The train change wasn’t quite dead though as mainline steam still ran through Wendover to Marylebone some stopping at Amersham and, off-peak, the DMUs only ran from Aylesbury to Amersham and back. With the closure of the Great Central Railway north of Aylesbury the last expresses hurtled through Wendover in 1966. Steam on the Marylebone to Aylesbury service all but finished in June 1962 and the only service into Marylebone from Aylesbury was by DMU. Despite the ‘official end of steam down our line I can still remember a few occasions after steam services had officially there being a large steam engine to bring us home. I clearly recall one night, probably late 1966 or 1967, when me and my mate Anthony Silman went up to the Science Museum and we caught a steam hauled train back home. I think it was a Black Five but can’t be sure. The early DMUs weren’t that reliable, the engine fell out of one at Rickmansworth once, so maybe when they ran short of rolling stock they dug an old steamer out and ran it for a while.. no idea, but we’d be in raptures. Sad gits. No one ever believed us but I’m sure it was true. We may well therefore have been on the very last steam hauled train to stop at Wendover apart from the occasional London Transport Pannier tank pulling a works train that sometimes wandered down as far as Stoke Mandeville the last one, hauled by L94, ran down on 6th June 1971. It now lives at Birmingham’s Tyseley Museum. The last trace of scheduled steam at Marylebone actually went in 2002 with the removal of the still working turntable which was used to turn the engines on the odd ‘Special’.
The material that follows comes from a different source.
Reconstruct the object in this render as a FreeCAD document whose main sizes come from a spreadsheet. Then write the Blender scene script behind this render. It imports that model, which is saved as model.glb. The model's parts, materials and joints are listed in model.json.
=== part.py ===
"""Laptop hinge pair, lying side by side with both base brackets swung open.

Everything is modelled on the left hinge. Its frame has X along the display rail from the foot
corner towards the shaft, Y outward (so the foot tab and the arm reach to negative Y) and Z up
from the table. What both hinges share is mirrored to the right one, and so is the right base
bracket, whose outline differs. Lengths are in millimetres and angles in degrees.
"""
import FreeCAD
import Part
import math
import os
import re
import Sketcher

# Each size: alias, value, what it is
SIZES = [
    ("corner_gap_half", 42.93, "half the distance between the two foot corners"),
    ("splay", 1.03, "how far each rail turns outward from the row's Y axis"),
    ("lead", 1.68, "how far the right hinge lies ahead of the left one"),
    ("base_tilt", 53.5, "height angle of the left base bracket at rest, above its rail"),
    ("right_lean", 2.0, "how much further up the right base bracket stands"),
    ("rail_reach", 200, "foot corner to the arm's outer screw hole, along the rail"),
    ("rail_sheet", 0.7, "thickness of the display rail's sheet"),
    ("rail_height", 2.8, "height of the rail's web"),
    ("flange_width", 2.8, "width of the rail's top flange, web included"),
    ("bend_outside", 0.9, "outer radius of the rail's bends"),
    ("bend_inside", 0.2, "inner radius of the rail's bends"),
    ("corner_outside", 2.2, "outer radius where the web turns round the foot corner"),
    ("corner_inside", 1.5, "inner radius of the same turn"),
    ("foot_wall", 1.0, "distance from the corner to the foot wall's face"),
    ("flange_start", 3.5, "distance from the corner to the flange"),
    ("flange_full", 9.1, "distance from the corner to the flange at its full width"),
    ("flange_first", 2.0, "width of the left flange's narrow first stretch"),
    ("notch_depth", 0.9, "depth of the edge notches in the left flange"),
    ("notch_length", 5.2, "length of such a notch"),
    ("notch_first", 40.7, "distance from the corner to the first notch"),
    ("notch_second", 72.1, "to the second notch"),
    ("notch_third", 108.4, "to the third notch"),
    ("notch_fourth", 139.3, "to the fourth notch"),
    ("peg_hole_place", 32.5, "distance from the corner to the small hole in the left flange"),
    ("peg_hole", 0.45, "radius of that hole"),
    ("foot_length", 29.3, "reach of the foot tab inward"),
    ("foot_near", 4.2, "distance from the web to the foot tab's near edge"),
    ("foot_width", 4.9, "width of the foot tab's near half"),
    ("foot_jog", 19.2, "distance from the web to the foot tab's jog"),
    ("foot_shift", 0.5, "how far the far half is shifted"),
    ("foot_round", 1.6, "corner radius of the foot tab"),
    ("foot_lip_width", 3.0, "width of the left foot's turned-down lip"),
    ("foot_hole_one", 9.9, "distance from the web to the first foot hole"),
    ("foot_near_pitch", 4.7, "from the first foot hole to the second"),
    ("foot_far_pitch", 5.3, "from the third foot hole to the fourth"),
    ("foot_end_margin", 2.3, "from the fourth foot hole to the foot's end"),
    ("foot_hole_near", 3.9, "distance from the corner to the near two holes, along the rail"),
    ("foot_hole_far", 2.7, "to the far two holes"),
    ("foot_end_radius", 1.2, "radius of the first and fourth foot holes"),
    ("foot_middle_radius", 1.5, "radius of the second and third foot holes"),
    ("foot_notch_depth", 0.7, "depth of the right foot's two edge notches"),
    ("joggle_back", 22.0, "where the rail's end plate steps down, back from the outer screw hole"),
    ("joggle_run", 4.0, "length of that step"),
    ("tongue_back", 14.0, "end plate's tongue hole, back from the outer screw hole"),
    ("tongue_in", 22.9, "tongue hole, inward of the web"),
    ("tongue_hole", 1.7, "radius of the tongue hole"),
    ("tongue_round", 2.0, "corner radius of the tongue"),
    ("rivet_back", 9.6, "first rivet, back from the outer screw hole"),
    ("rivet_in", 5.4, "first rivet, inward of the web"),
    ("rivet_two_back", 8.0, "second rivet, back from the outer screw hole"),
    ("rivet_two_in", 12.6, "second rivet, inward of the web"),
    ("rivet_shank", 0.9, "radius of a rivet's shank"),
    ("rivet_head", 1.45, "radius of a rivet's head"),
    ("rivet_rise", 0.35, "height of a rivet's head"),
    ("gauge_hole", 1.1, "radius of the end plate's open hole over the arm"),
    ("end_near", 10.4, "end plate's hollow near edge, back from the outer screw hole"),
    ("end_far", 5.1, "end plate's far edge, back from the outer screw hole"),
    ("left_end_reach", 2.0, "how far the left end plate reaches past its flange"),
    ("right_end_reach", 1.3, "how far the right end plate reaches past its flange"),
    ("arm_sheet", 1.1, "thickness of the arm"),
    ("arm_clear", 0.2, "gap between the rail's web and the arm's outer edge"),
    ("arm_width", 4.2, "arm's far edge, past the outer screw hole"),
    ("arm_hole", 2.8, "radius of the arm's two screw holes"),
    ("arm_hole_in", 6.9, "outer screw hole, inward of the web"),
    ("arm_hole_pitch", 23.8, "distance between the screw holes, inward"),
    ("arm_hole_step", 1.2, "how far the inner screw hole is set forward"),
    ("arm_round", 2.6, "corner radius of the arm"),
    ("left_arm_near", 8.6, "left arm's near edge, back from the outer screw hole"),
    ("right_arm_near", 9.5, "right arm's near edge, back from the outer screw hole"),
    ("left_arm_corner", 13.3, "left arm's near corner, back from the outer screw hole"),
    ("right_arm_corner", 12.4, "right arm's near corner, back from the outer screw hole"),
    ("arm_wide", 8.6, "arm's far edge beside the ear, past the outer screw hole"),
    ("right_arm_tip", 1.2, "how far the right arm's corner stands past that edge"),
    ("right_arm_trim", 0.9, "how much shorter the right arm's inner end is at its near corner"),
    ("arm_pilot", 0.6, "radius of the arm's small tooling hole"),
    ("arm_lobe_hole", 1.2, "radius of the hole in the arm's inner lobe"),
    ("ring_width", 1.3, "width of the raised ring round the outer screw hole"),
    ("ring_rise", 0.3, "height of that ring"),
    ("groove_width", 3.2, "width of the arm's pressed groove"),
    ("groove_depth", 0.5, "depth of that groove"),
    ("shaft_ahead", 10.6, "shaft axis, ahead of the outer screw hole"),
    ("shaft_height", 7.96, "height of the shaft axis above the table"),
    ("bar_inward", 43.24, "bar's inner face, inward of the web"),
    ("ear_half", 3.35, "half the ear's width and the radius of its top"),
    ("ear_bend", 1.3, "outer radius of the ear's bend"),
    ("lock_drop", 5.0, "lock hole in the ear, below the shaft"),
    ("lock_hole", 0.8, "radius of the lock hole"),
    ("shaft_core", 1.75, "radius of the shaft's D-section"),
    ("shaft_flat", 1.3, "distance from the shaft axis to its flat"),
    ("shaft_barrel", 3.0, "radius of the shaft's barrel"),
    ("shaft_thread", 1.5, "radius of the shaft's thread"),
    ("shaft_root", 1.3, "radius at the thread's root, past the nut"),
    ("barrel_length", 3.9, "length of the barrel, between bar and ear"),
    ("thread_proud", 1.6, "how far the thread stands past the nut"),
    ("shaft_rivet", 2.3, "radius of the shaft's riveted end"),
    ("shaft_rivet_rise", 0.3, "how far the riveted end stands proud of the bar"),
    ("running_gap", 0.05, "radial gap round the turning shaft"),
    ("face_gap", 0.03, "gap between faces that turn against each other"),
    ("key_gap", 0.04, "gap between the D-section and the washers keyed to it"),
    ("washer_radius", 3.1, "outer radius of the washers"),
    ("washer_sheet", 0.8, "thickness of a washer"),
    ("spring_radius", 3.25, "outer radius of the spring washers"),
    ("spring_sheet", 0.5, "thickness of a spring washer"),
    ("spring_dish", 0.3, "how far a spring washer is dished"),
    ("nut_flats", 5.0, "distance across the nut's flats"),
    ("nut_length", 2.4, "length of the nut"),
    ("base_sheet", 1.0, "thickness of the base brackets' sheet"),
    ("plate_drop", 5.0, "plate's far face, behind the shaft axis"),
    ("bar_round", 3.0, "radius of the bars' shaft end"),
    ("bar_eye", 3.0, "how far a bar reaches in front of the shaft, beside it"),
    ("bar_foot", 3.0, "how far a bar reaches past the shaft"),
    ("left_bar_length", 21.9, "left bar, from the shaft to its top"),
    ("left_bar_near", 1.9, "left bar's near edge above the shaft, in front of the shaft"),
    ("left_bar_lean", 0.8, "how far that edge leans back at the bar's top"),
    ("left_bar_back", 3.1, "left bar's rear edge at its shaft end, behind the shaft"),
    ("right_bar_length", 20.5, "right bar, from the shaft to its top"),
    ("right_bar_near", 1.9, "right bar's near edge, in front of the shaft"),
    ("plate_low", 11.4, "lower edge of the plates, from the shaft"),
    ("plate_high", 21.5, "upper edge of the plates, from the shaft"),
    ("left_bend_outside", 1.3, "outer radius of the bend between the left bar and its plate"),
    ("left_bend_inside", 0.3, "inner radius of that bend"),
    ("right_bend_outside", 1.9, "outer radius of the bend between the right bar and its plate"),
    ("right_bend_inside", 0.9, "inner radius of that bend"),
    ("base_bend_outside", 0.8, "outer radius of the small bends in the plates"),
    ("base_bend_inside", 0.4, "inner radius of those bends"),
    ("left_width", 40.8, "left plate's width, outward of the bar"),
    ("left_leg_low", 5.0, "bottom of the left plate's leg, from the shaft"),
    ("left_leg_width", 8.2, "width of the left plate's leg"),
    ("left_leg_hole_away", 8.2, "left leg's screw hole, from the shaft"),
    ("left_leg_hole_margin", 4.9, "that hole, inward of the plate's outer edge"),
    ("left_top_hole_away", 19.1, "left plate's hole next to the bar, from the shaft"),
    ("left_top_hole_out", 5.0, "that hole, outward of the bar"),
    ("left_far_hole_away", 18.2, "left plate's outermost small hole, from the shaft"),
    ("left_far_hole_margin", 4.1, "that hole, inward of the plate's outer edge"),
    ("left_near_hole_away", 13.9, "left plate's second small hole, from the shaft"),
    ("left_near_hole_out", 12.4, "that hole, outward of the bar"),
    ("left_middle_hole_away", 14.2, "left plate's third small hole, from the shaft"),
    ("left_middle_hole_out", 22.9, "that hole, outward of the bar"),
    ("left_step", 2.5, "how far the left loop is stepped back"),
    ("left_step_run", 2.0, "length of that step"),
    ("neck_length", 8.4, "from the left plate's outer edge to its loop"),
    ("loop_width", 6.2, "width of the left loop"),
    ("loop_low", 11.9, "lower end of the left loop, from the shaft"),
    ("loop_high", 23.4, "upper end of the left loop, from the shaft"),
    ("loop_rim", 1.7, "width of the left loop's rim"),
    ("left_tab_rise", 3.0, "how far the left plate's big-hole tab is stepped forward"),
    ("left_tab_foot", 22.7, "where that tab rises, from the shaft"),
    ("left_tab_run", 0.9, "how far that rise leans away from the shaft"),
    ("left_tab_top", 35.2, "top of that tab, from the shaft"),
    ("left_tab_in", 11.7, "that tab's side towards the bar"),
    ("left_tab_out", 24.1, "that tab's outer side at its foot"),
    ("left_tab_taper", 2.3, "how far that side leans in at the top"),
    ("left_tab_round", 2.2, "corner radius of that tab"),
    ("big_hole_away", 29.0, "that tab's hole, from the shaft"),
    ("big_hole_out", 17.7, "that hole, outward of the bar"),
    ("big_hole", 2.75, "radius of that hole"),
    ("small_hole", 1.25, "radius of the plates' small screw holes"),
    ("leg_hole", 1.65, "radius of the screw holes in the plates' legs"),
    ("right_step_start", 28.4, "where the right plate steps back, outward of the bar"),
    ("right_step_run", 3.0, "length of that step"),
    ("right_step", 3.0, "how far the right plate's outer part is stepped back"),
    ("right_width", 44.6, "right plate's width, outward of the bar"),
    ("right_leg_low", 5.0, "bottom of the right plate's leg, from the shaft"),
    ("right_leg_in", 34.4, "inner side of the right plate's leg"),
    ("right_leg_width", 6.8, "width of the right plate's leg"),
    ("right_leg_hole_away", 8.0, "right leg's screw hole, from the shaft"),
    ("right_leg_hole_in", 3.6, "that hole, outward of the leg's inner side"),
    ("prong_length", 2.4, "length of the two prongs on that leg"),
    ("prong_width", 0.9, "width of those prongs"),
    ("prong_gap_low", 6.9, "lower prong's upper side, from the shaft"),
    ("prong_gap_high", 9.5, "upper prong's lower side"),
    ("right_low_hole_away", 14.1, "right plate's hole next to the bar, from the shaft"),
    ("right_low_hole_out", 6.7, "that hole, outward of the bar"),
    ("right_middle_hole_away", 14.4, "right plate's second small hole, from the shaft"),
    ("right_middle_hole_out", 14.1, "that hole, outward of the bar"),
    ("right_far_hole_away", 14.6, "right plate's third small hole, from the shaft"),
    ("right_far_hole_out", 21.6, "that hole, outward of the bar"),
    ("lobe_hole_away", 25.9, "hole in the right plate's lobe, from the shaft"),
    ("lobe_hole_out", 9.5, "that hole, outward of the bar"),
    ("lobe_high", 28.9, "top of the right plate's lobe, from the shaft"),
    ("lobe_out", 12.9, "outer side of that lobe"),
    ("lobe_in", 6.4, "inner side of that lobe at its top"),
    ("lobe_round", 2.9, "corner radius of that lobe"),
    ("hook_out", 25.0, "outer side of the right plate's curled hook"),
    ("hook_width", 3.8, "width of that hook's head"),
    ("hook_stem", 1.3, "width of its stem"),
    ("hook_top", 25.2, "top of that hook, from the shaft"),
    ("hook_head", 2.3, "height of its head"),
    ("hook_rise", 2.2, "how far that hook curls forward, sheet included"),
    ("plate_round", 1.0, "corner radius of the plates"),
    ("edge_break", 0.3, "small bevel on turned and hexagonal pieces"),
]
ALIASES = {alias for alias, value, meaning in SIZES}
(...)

With the passing of steam our interest in trains gradually fizzled out. No more did we sit up on the Tractor Bridge or watch from the Puffing Billy line to RAF Halton, lifted in 1963, where it curved out of the goods yard, the expresses as they thundered through hauled by a Black Five, Standard 5 or B1 or occasionally a Britannia, Royal Scot or A3. Couple of engines that stick in the mind that thundered under the Tractor Bridge whistling as we waved was Flying Scotsman and Britannia herself heading up The South Yorkshireman. The picture is me and me brother walking towards Wendover sidings up the Halton Branch Line to see a Black Five that had failed one winter. I recall the old chaps that worked the Halton Branch always seemed to know what engine would be on the front of which train and if you wandered across the field the signalman usually had the drop if anything special like a 9F or named engine was coming through. Mind you when we had kids we’d often walk up to the Tractor Bridge crossing the Halton railway on a summer’s evening and wave to the trains, something our grandchildren still do and if you fly low over a passing Chiltern Lines train the driver’ll wave and give you a good old ‘Doo Dah’.
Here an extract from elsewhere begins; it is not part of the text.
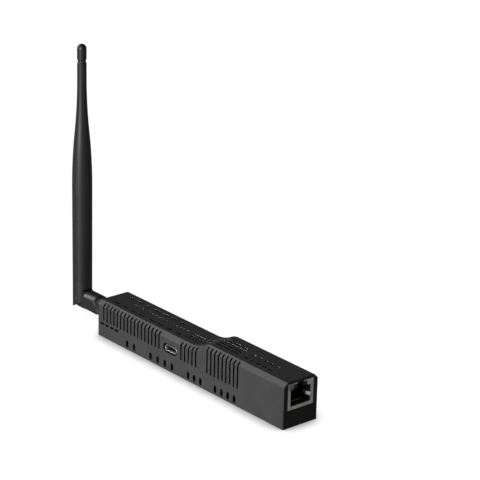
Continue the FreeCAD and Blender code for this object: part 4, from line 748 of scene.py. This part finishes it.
def turned_pins():
    """Hinge pins with a shallow domed end and a lathe centre mark."""
    low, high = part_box("hinge_pins")
    radius = (high.x - low.x) / 2
    middle = (low + high) / 2
    inner_end = 1.25 * MM
    reach = high.y
    stations = [(inner_end, radius * 0.9), (inner_end + 0.12 * MM, radius), (reach - 0.35 * MM, radius),
                (reach - 0.2 * MM, radius * 0.96), (reach - 0.08 * MM, radius * 0.84), (reach, radius * 0.55),
                (reach, radius * 0.22), (reach - 0.16 * MM, radius * 0.06)]
    first = turn("hinge_pins_turned", (middle.x, 0, middle.z), (0, 1, 0), stations, sides=40)
    start()
    second = turn("hinge_pin_far", (middle.x, 0, middle.z), (0, -1, 0), stations, sides=40)
    start()
    first.select_set(True)
    second.select_set(True)
    bpy.context.view_layer.objects.active = first
    bpy.ops.object.join()
    settle(first, "pin_steel", "antenna")
    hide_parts("hinge_pins")


CAPACITOR_PLACES = [(-32.8, -2.6), (-32.8, -1.18), (-32.8, 0.24), (-32.8, 1.66), (-4.6, -4.2), (-4.6, -2.78),
                    (-4.6, -1.36), (-4.6, 0.06), (40.6, -7.7), (40.6, -6.28)]
RESISTOR_PLACES = [(-32.8, 3.4), (-32.8, 4.82), (-32.8, 6.24), (-4.6, 4.4), (-4.6, 5.82), (-4.6, 7.24), (49.1, -4.4)]
CHIP_LENGTH = 1.6
CHIP_WIDTH = 0.8
CAP_LENGTH = 0.32
CAP_PROUD = 0.03
BOARD_TOP = 9.0


def end_caps(name, places, height):
    """Tinned end caps of the small parts, each with its solder fillet running down to the board."""
    outer = CHIP_LENGTH / 2 + CAP_PROUD
    half = CHIP_WIDTH / 2 + CAP_PROUD
    x, y = places[0]
    cap = block(name, mm(x + outer - CAP_LENGTH, y - half, BOARD_TOP),
                mm(x + outer, y + half, BOARD_TOP + height + CAP_PROUD))
    round_edges(0.05 * MM, 2)
    size = CAP_LENGTH / 2 * MM
    pick(cap, lambda vertex: vertex.co.x > size * 0.6 and vertex.co.z < 0, kind="vertices")
    bpy.ops.transform.translate(value=(0.2 * MM, 0, 0))
    bpy.ops.object.mode_set(mode="OBJECT")
    mirror = cap.copy()
    mirror.data = cap.data.copy()
    scene.collection.objects.link(mirror)
    start()
    mirror.select_set(True)
    bpy.context.view_layer.objects.active = mirror
    bpy.ops.transform.rotate(value=math.pi, orient_axis="Z", center_override=mm(x, y, BOARD_TOP))
    cap.select_set(True)
    bpy.context.view_layer.objects.active = cap
    bpy.ops.object.join()
    cap = bpy.context.active_object
    bpy.ops.object.transform_apply(location=True, rotation=True, scale=True)
    caps = repeated(cap, [mm(px - x, py - y, 0) for px, py in places])
    settle(caps, "shield_metal", "housing")


def chip_pads(name, node, per_side, pitch):
    """Solder fillets round a leadless chip, the same number on each of its four sides."""
    low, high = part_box(node)
    middle = (low + high) / 2
    half = (high.x - low.x) / 2
    pad = block(name, (middle.x + half, middle.y - 0.11 * MM, low.z),
                (middle.x + half + 0.35 * MM, middle.y + 0.11 * MM, low.z + 0.28 * MM))
    pick(pad, lambda vertex: vertex.co.x > 0 and vertex.co.z > 0, kind="vertices")
    bpy.ops.transform.translate(value=(-0.2 * MM, 0, -0.06 * MM))
    bpy.ops.mesh.select_all(action="SELECT")
    round_edges(0.03 * MM, 2)
    first = -(per_side - 1) / 2 * pitch * MM
    row = repeated(pad, [(0, first + pitch * MM * index, 0) for index in range(per_side)])
    start()
    sides = [row]
    for quarter in range(1, 4):
        side = row.copy()
        side.data = row.data.copy()
        scene.collection.objects.link(side)
        start()
        side.select_set(True)
        bpy.context.view_layer.objects.active = side
        bpy.ops.transform.rotate(value=math.pi / 2 * quarter, orient_axis="Z", center_override=middle)
        sides.append(side)
    start()
    for side in sides:
        side.select_set(True)
    bpy.context.view_layer.objects.active = row
    bpy.ops.object.join()
    settle(row, "shield_metal", "housing")


LED_PLACES = [(-17.4, 3.2), (-14.2, 3.2), (-11.0, 3.2)]
LED_TOP = 9.6


def led_lenses():
    """Domed silicone lens on each status lamp."""
    x, y = LED_PLACES[0]
    lens = turn("led_lenses", mm(x, y, LED_TOP), (0, 0, 1),
                [(0, 0.36 * MM), (0.06 * MM, 0.36 * MM), (0.16 * MM, 0.32 * MM), (0.25 * MM, 0.24 * MM),
                 (0.31 * MM, 0.12 * MM), (0.33 * MM, 0.03 * MM)], sides=24)
    lenses = repeated(lens, [mm(px - x, py - y, 0) for px, py in LED_PLACES])
    settle(lenses, "white_plastic", "housing")


def capacitor_can():
    """Drawn can of the bulk capacitor: rounded shoulder and the crimp groove that holds its seal."""
    low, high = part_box("bulk_capacitor")
    middle = (low + high) / 2
    foot = low.z + 0.9 * MM
    radius = 3.15 * MM
    height = high.z - foot
    can = turn("bulk_capacitor_can", (middle.x, middle.y, foot), (0, 0, 1),
               [(0, radius * 0.96), (0.2 * MM, radius), (0.9 * MM, radius), (1.1 * MM, radius * 0.955),
                (1.35 * MM, radius * 0.94), (1.6 * MM, radius * 0.955), (1.8 * MM, radius),
                (height - 0.45 * MM, radius), (height - 0.18 * MM, radius * 0.965), (height - 0.04 * MM, radius * 0.91),
                (height, radius * 0.84)], sides=64)
    settle(can, "capacitor_metal", "housing")
    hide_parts("bulk_capacitor")
    seat = block("bulk_capacitor_seat", low, (high.x, high.y, foot))
    half = (high.x - low.x) / 2
    pick(seat, lambda edge: abs(seat.data.vertices[edge.vertices[0]].co.z - seat.data.vertices[edge.vertices[1]].co.z)
         > 0.5 * MM, kind="edges")
    round_edges(1.2 * MM, 1)
    bpy.ops.mesh.select_all(action="SELECT")
    round_edges(0.08 * MM, 2)
    settle(seat, "insert_black", "housing")
    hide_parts("bulk_capacitor")


def transformer_feet():
    """Tinned gull-wing feet down both sides of the transformer's base."""
    low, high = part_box("transformer_bobbin")
    foot = block("transformer_feet", (low.x + 1.2 * MM, high.y, low.z + 0.5 * MM),
                 (low.x + 1.8 * MM, high.y + 0.35 * MM, low.z + 0.75 * MM))
    pick(foot, lambda face: face.normal.y > 0.9)
    extrude((0, 0.25 * MM, -0.5 * MM))
    extrude((0, 0.7 * MM, 0))
    bpy.ops.mesh.select_all(action="SELECT")
    round_edges(0.04 * MM, 2)
    row = repeated(foot, [(2.43 * MM * index, 0, 0) for index in range(4)])
    start()
    other = row.copy()
    other.data = row.data.copy()
    scene.collection.objects.link(other)
    other.select_set(True)
    bpy.context.view_layer.objects.active = other
    bpy.ops.transform.rotate(value=math.pi, orient_axis="Z", center_override=(low + high) / 2)
    row.select_set(True)
    bpy.context.view_layer.objects.active = row
    bpy.ops.object.join()
    settle(row, "shield_metal", "housing")


knurled_nut()
jack_springs()
usb_shell()
pressed_can("radio_can", "radio_can_pressed")
pressed_can("processor_can", "processor_can_pressed")
turned_pins()
end_caps("capacitor_caps", CAPACITOR_PLACES, 0.8)
end_caps("resistor_caps", RESISTOR_PLACES, 0.4)
chip_pads("network_chip_pads", "network_chip", 8, 0.5)
chip_pads("bridge_chip_pads", "bridge_chip", 6, 0.5)
led_lenses()
capacitor_can()
transformer_feet()


# Light, floor and camera

def add_floor():
    """Pale round floor. The camera and shiny parts also see its own paleness; for the camera it carries a painted
    contact shadow close to the stick, weaker left of the housing.
    """
    start()
    bpy.ops.mesh.primitive_circle_add(vertices=96, radius=8.0, fill_type="NGON", location=(0, 0, cad_box[0].z))
    floor = bpy.context.active_object
    floor.name = "floor"
    finish = Finish("floor_pale", Roughness=0.9, Specular_IOR_Level=0.05, Emission_Strength=1.0)
    finish.paint(Base_Color=(0.12, 0.12, 0.12))
    seen = finish.add("ShaderNodeLightPath", output="Is Camera Ray")
    glossy = finish.add("ShaderNodeLightPath", output="Is Glossy Ray")
    through = finish.add("ShaderNodeLightPath", output="Is Transmission Ray")
    # Painted contact shadow: ambient occlusion dims the floor's emission near the stick, down to a small share left of
    # x = -80 mm.
    shade = finish.add("ShaderNodeAmbientOcclusion", {"samples": 12}, {"Distance": 0.012}, output="AO")
    x, y, z = finish.axes()
    painted_shadow_weight = x.ramp(-0.08, -0.07, 0.12, 1.0)
    paleness = 1 - (1 - shade.ramp(0.35, 0.95, 0.25, 1.0)) * painted_shadow_weight
    finish.paint(Emission_Color=finish.mix(seen * paleness + (glossy + through) * 0.25, (0, 0, 0), (1, 1, 1)))
    floor.data.materials.append(finish.material)


def add_sun(name, azimuth, elevation, strength, spread, diffuse=True, glossy=True):
    """Sun that shines from that azimuth and elevation. Azimuth 0 is the front and 90 the right end."""
    lamp = bpy.data.lights.new(name, "SUN")
    lamp.energy = strength
    lamp.angle = math.radians(spread)
    holder = bpy.data.objects.new(name, lamp)
    scene.collection.objects.link(holder)
    turn, lift = math.radians(azimuth), math.radians(elevation)
    towards = Vector((math.sin(turn) * math.cos(lift), -math.cos(turn) * math.cos(lift), math.sin(lift)))
    holder.rotation_euler = towards.to_track_quat("Z", "Y").to_euler()
    holder.location = towards
    holder.visible_diffuse = diffuse
    holder.visible_glossy = glossy


def add_softbox(name, place, aim, width, height, power):
    """Square-edged soft lamp near the stick, hidden from the camera and from gloss."""
    lamp = bpy.data.lights.new(name, "AREA")
    lamp.shape = "RECTANGLE"
    lamp.size = width
    lamp.size_y = height
    lamp.energy = power
    holder = bpy.data.objects.new(name, lamp)
    scene.collection.objects.link(holder)
    holder.location = place
    holder.rotation_euler = (Vector(place) - Vector(aim)).to_track_quat("Z", "Y").to_euler()
    holder.visible_camera = False
    holder.visible_glossy = False


def add_world():
    """Dim room light. The camera sees it white, and shiny parts see a white band at the horizon."""
    world = bpy.data.worlds.new("room")
    scene.world = world
    world.use_nodes = True
    tree = world.node_tree
    place = tree.nodes.new("ShaderNodeTexCoord")
    split = tree.nodes.new("ShaderNodeSeparateXYZ")
    band = tree.nodes.new("ShaderNodeMapRange")
    path = tree.nodes.new("ShaderNodeLightPath")
    either = tree.nodes.new("ShaderNodeMath")
    either.operation = "ADD"
    share = tree.nodes.new("ShaderNodeMath")
    share.operation = "MULTIPLY_ADD"
    white = tree.nodes.new("ShaderNodeBackground")
    choice = tree.nodes.new("ShaderNodeMixShader")
    dim = tree.nodes["Background"]
    tree.links.new(place.outputs["Generated"], split.inputs["Vector"])
    tree.links.new(split.outputs["Z"], band.inputs["Value"])
    band.inputs["From Min"].default_value = 0.02
    band.inputs["From Max"].default_value = 0.15
    band.inputs["To Min"].default_value = 0.4
    band.inputs["To Max"].default_value = 0.0
    tree.links.new(path.outputs["Is Glossy Ray"], either.inputs[0])
    tree.links.new(path.outputs["Is Transmission Ray"], either.inputs[1])
    tree.links.new(either.outputs[0], share.inputs[0])
    tree.links.new(band.outputs["Result"], share.inputs[1])
    tree.links.new(path.outputs["Is Camera Ray"], share.inputs[2])
    dim.inputs["Color"].default_value = (0.09, 0.09, 0.09, 1.0)
    white.inputs["Color"].default_value = (1.0, 1.0, 1.0, 1.0)
    tree.links.new(share.outputs[0], choice.inputs["Fac"])
    tree.links.new(dim.outputs["Background"], choice.inputs[1])
    tree.links.new(white.outputs["Background"], choice.inputs[2])
    tree.links.new(choice.outputs["Shader"], tree.nodes["World Output"].inputs["Surface"])


def add_camera(azimuth, elevation, roll, distance, across, up_by, focal_pixels):
    """Camera at the photograph's angle. across and up_by shift the point that it looks at, in metres."""
    turn, lift = math.radians(azimuth), math.radians(elevation)
    back = Vector((math.sin(turn) * math.cos(lift), -math.cos(turn) * math.cos(lift), math.sin(lift)))
    right = Vector((math.cos(turn), math.sin(turn), 0.0))
    up = back.cross(right)
    place = right * across + up * up_by + back * distance
    tilt = math.radians(roll)
    right_rolled = right * math.cos(tilt) + up * math.sin(tilt)
    up_rolled = up * math.cos(tilt) - right * math.sin(tilt)
    lens = bpy.data.cameras.new("photo_camera")
    lens.sensor_width = 36.0
    lens.lens = focal_pixels / PHOTO_WIDTH * lens.sensor_width
    lens.clip_start = 0.05
    lens.clip_end = 30.0
    camera = bpy.data.objects.new("photo_camera", lens)
    scene.collection.objects.link(camera)
    turned = Matrix((right_rolled, up_rolled, back)).transposed()
    camera.matrix_world = Matrix.Translation(place) @ turned.to_4x4()
    scene.camera = camera


add_floor()
add_world()
add_softbox("front_softbox", (0.0, -0.38, 0.1), (0.0, 0.0, 0.02), 0.14, 0.18, 2.5)
add_sun("back_fill", 197.0, 7.0, 1.3, 30.0, glossy=False)
add_sun("left_sheen", -64.0, 38.0, 2.5, 25.0, diffuse=False)
add_sun("front_sheen", 15.0, 10.0, 8.0, 24.0, diffuse=False)
add_camera(49.298, 20.178, 1.437, 1.025537, 0.016934, 0.067348, 2064.213)
scene.view_settings.view_transform = "Standard"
Fair enough we no longer jostled on the platform trying to be the first to spot the smoke from the approaching train but one thing that was brilliant about the very smart new Diesel Units we got, all green with a yellow chevron, was the drivers cab was separated by a window from the carriage so if you were lucky you could sit behind them and watch the road (yes its called the road) ahead. There were blinds that the driver could pull down at night but mostly they left them open. If a driver did shut the blind we used to get off at the first stop, bang on his cab door and politely ask if he’d raise it, which he often did. I remember once that the driver was having a bit of a test and the blinds were down. When we got on, plonked ourselves behind him and tapped the connecting door window. He opened it and told us very nicely to behave as the bloke with spagetti on his hat was very important and testing him but did pop the blinds up. When we got off at Marylebone he leant out the window and said thanks very much for being good and that he’d passed. My dad said we now had to salute which we did. These first DMUs still carried goods and parcels, including the papers, in the large guards compartment, about a third of one of the power cars. In the picture of the Marylebone train approaching Wendover station the boxes on the platform contain chicks from my god-parents chicken farm, The Orchards, now Haglis Drive. We were always told they were off on their holidays.
Well all good things come to an end, usually. The lovely old Class 115 DMUs ran until the 1990s and the last A Stock Underground Train ran over Met Lines on Wednesday 26th September 2012 making them the longest serving stock on the Underground. Wendover is still open and is now served by Chiltern Rail trains that invariably run spot on time and you can now catch a Banjo Special, Aylesbury, first stop Stoke Mandeville, then Wendover, Great Missenden with the next stop Marylebone. The Great Central north of Aylesbury is slowly coming back to life with the recently opened Aylesbury Parkway on the Bicester Road with plans afoot to reopen the line to Milton Keynes. Although Marylebone has been extensively remodelled in recent years its hung onto its glass roofs and canopy, the Victoria and Albert pub within the station still serves beer and, just as they said when it opened in 1899, it is still the only London Terminus where you can smell flowers and hear birdsong. The Amersham sidings and engine shed have long gone, replaced by a car park, but at Rickmansworth, although the linesman’s hut is no more, just outside the station on the up side the old engine drivers cabin is still there just beyond the coaling stage behind the Fairburn that had pulled our train to Ricky taken as we pulled out behind John Hampton heading for Baker street all those years ago.